Факт наблюдения: бред о «старухе» ведь свойственен детям на рубеже третьего и четвертого года; «старуха» же — быт, раздавивший Валерия Брюсова в детстве; вот что пишет он в книге «Из моей жизни»: «Думайте раньше, чем подвергать… детей унижениям» (24); «Я рыдал… от несправедливости» (31); «Я всего более боялся поступать не так, как следует» (21); но тем не менее: «Я… не умел вести себя» (21); «бывать в гостях… было… мучением» (21); «я терялся, горбился» (40); «я… был угрюм и неловок» (42); «я склонен был за словами людей воображать иное, скрытое значение» (29); «я жил… совершенно не понимая, что происходит вокруг» (27); «у меня нашелся… товарищ… Это был… шут, грязный, слюнявый… кричавший: „За что вы меня обижаете“… Я сам… недалеко ушел от него» (29); «Ночью у меня начинался бред, я вскакивал, кричал» (18).
«До сих пор… знаю это чувство безотчетного ужаса… не лишенное… сладости» (19).
Вот лейтмотив пыли квартир, засыпавшей его; из нее — рвался к подвигу, ассоциировавшемуся с чувством непонятности, с почитанием деяния раннего соратника, Добролюбова, порвавшего с литературой.

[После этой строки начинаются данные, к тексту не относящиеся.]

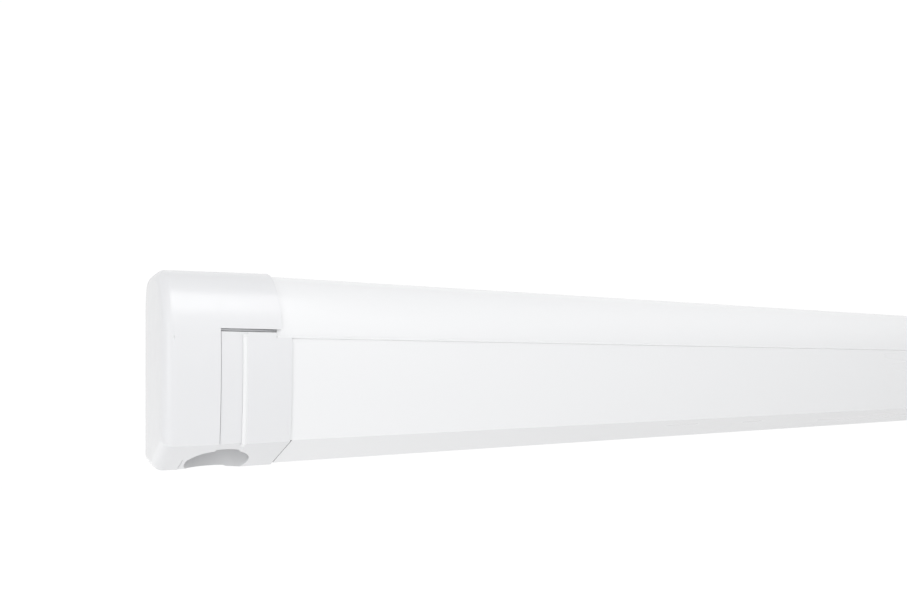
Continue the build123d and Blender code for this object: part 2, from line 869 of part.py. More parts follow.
def arm_casting(plane, side, pivot_at, tube_at):
    """A casting from a pivot to the arm tube, with a spigot into the tube and a bored eye."""
    reach = 1 if tube_at > pivot_at else -1
    spigot_width = arm_width - 2 * arm_wall - 2 * spigot_fit
    spigot_height = arm_height - 2 * arm_wall - 2 * spigot_fit
    root = (tube_at - reach * arm_corner, side * arm_offset)
    with BuildPart() as casting:
        with BuildSketch(plane.offset(-arm_height / 2)):
            with Locations((pivot_at, 0)):
                Circle(knuckle_radius)
            with Locations(root):
                Rectangle(2 * arm_corner, arm_width)
            make_hull()
            with Locations(((pivot_at + tube_at) / 2, side * (arm_clear - arm_length / 2))):
                Rectangle(2 * arm_length, arm_length, mode=Mode.SUBTRACT)
            with Locations((pivot_at, 0)):
                Circle(knuckle_radius)
        extrude(amount=arm_height)
        with BuildSketch(Plane(plane.from_local_coords((tube_at, 0, 0)), x_dir=plane.y_dir, z_dir=plane.x_dir)):
            with Locations((side * arm_offset, 0)):
                RectangleRounded(spigot_width, spigot_height, arm_corner - arm_wall)
        extrude(amount=reach * spigot_length)
        with BuildSketch(plane.offset(-arm_height)):
            with Locations((pivot_at, 0)):
                Circle(pin_radius + running_gap)
        extrude(amount=2 * arm_height, mode=Mode.SUBTRACT)
    return casting.part


with BuildPart() as inner_knuckle:
    add(arm_casting(inner_plane, 1, 0, tube_start))
keep_pair("shoulder_knuckle", inner_knuckle.part)

keep_pair("inner_arm_tube", arm_tube(inner_plane, 1))

with BuildPart() as elbow_fork:
    add(arm_casting(inner_plane, 1, arm_length, tube_stop))
    with BuildSketch(inner_plane.offset(-elbow_half)):
        with Locations((arm_length, 0)):
            Circle(fork_slot_radius)
    extrude(amount=2 * elbow_half, mode=Mode.SUBTRACT)
keep_pair("elbow_fork", elbow_fork.part)

with BuildPart() as elbow_knuckle:
    add(arm_casting(outer_plane, -1, arm_length, tube_stop))
    for z in (-arm_height, elbow_half - lug_gap):
        with BuildSketch(outer_plane.offset(z)):
            with Locations((arm_length, 0)):
                Circle(fork_slot_radius)
        extrude(amount=arm_height - elbow_half + lug_gap, mode=Mode.SUBTRACT)
keep_pair("elbow_knuckle", elbow_knuckle.part)

keep_pair("outer_arm_tube", arm_tube(outer_plane, -1))

with BuildPart() as outer_end_knuckle:
    add(arm_casting(outer_plane, -1, 0, tube_start))
keep_pair("rail_knuckle", outer_end_knuckle.part)


def hinge_pin(plane, at, half_height):
    """A headed pin, square to the arms' plane."""
    with BuildPart() as pin:
        with BuildSketch(plane.offset(-half_height)):
            with Locations((at, 0)):
                Circle(pin_radius)
        extrude(amount=2 * half_height)
        with BuildSketch(plane.offset(half_height)):
            with Locations((at, 0)):
                Circle(pin_radius + pin_head)
        extrude(amount=pin_head)
    return pin.part


keep_pair("elbow_pin", hinge_pin(inner_plane, arm_length, arm_height / 2))

with BuildPart() as shoulder_pins:
    add(hinge_pin(shoulder_plane, 0, lug_inside + lug_thickness))
    mirror(about=Plane.YZ)
keep("shoulder_pins", shoulder_pins.part)

with BuildPart() as rail_pins:
    add(hinge_pin(rail_plane, 0, lug_inside + lug_thickness))
    mirror(about=Plane.YZ)
keep("rail_pins", rail_pins.part)

# Shoulder bracket: a plate on the housing's wall with two lugs round the shoulder knuckle
wall_face = -housing_wall
plate_face = wall_face - bracket_plate
bolt_x = lug_half_width + bolt_head_radius + pin_head
bracket_low = shoulder_z - arm_height - bolt_head_radius
bracket_high = shoulder_z + arm_height + bolt_head_radius
bolt_rows_z = (bracket_low + bolt_head_radius + pin_head, bracket_high - bolt_head_radius - pin_head)
lug_stack = lug_inside + lug_thickness
with BuildPart() as shoulder_bracket:
    with BuildSketch(shoulder_plane.offset(-lug_stack)):
        Circle(knuckle_radius)
        with Locations((0, shoulder_back)):
            Rectangle(2 * lug_half_width, 2 * bracket_plate)
        make_hull()
    extrude(amount=2 * lug_stack)
    with BuildSketch(shoulder_plane.offset(-lug_inside)):
        Rectangle(height, height)
    extrude(amount=2 * lug_inside, mode=Mode.SUBTRACT)
    box_between(
        (pivot_x - height, pivot_x + height),
        (wall_face, 2 * depth),
        (2 * floor_z, 2 * roof_z),
        Mode.SUBTRACT,
    )
    box_between(
        (pivot_x - bracket_half_width, pivot_x + bracket_half_width),
        (plate_face, wall_face),
        (bracket_low, bracket_high),
    )
    with BuildSketch(shoulder_plane.offset(-height)):
        Circle(pin_radius)
    extrude(amount=2 * height, mode=Mode.SUBTRACT)
    with BuildSketch(Plane.XZ):
        for z in bolt_rows_z:
            with Locations((pivot_x - bolt_x, z), (pivot_x + bolt_x, z)):
                Circle(bolt_radius + running_gap)
    extrude(amount=2 * bracket_plate, mode=Mode.SUBTRACT)
keep_pair("shoulder_bracket", shoulder_bracket.part)

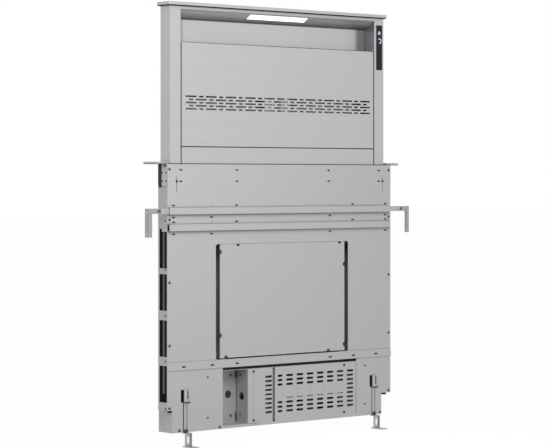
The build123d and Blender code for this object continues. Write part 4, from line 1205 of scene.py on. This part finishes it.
# ---------------------------------------------------------------- electronics
# place from the board's left end, width, depth, height, middle above its lower edge, and the kind
BOARD_PARTS = (
    (0.030, 0.028, 0.016, 0.020, 0.098, "relay"),
    (0.070, 0.028, 0.016, 0.020, 0.098, "relay"),
    (0.120, 0.040, 0.022, 0.050, 0.078, "transformer"),
    (0.180, 0.030, 0.014, 0.030, 0.088, "drum"),
    (0.040, 0.022, 0.012, 0.040, 0.028, "sink"),
    (0.105, 0.050, 0.010, 0.030, 0.023, "plug"),
    (0.175, 0.060, 0.018, 0.022, 0.023, "drum"),
)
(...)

Вот выписка из «Дневников»; пишет двадцатипятилетний молодой человек: «Умер… Шперк… Юноша, живущий среди… отчуждения, погибающий в борьбе с нуждой… О, как близка мне его судьба» (стр. 31). «Уйти куда-либо в пустыню» (стр. 40); «В душе возникает вопрос, что, если „я“, тот, прежний, был лучше и выше» (стр. 41). О Добролюбове-страннике: «Его отличительная черта — во всем он идет до конца. И он пошел здесь до конца. Он талантливейший и оригинальнейший из нас… Но… в убеждениях он дошел до конца… Он раздает все имущество…» (стр. 42–43). «Лицом он изменился очень; я помнил его лицо… Бледное лицо — и горящие… глаза…; теперь… черты огрубели…; в лице что-то русское…; теперь он стал прост, он умел сказать что-нибудь и моему братишке, и даже маме…» (стр. 41); «Александр Добролюбов… Что я найду сказать ему, я, теперешний… и я… бессилен. О горе!» (стр. 41).